Сейчас объясню. Целый год я спокойно работал у графини Спаноккья и благодаря занятиям с синьо­рой Бонуччи сделал большие успехи в пении. И вдруг меня призвали на военную службу. Я пришел в ужас — ведь это на целых два года! Вообще-то, если разо­браться, это выпадает на долю каждого итальянца нормального телосложения, но я как-то не думал никогда, что меня это тоже ждет. И теперь это меня убивало, потому что я больше всего боялся прервать занятия пением. Я надеялся даже, что произойдет, может быть, какая-нибудь ошибка, и военное мини­стерство не станет заниматься моей скромной особой. Однако вот он — жалкий клочок серой бумаги, в кото­ром мне предлагают явиться в такой-то день в такую-то казарму. Оттуда меня непременно пошлют в Сицилию, или на границу с Францией, или еще куда-нибудь, где и думать не придется ни о каких занятиях пением. А ведь я и так уже потерял столько времени. В отчая­нии я попросил графиню Спаноккья помочь мне как-нибудь. Графиня послала меня с запиской к полковнику Дельфино в штаб гарнизона на виа Паолина.

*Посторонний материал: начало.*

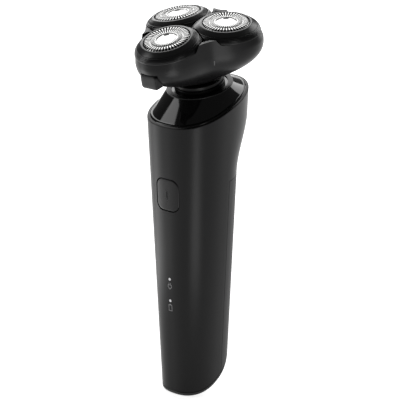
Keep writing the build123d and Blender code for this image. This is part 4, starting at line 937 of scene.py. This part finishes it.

— Хорошо, — сказал      полковник, прочитав за­писку. — Спой-ка мне что-нибудь.

Я удивился, но приободрился. Петь — это гораздо проще, чем говорить. И я спел ему «Сердце красавицы», арию, которая хоть и стала совсем избитой, все же остается одной из лучших у Верди и дает тенору все возможности показать свой голос.